As if to drive home the point that the administration will not relent in its “maximum pressure” campaign to disrupt Iran’s economy, the Justice Department announced Friday that it had seized four ships carrying fuel to Venezuela in what it called the “largest-ever seizure of fuel shipments from Iran.”
The ships, carrying an estimated 1.1 million barrels of fuel, will have their cargo confiscated on arrival in Houston under a forfeiture order issued by a federal court in early July.
U.S. officials had contacted the foreign flagged vessels, believed to be Greek-owned, warning that their contents could be taken. The four then peeled off from a nine-ship convoy whose other vessels were Iranian, the Wall Street Journal reported Thursday.

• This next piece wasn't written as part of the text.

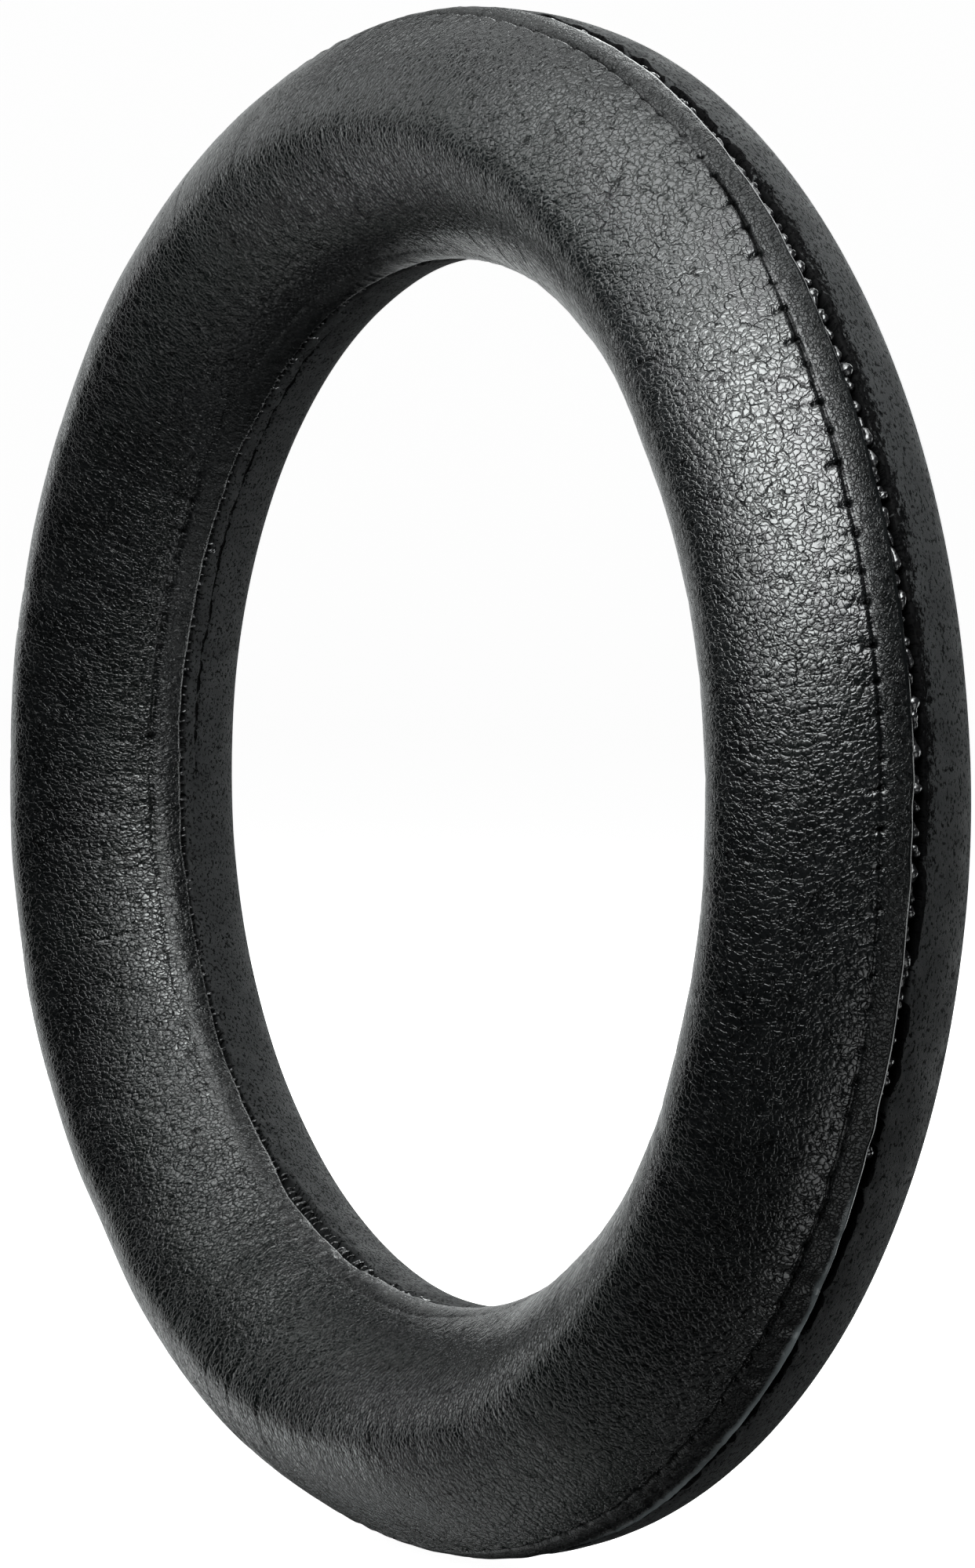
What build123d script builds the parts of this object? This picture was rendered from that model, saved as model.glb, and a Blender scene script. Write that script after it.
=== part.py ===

Venezuela, which lacks refining capacity, has been trading crude oil and gold to Iran in exchange for refined petroleum products, according to administration officials.
Pompeo, while visiting Vienna where the 2015 nuclear deal was negotiated and signed, met with Rafael Grossi, director of the IAEA. Pompeo said the United States would employ “everything we can within our diplomatic tool kit” to stop Iran from buying weapons that could be deployed against Israel and other U.S. allies in the Middle East and Europe.
“We can’t allow the world’s biggest state sponsor of terrorism to buy and sell weapons,” Pompeo said at a news conference Friday just before he met with Grossi. “I mean, that’s just nuts.”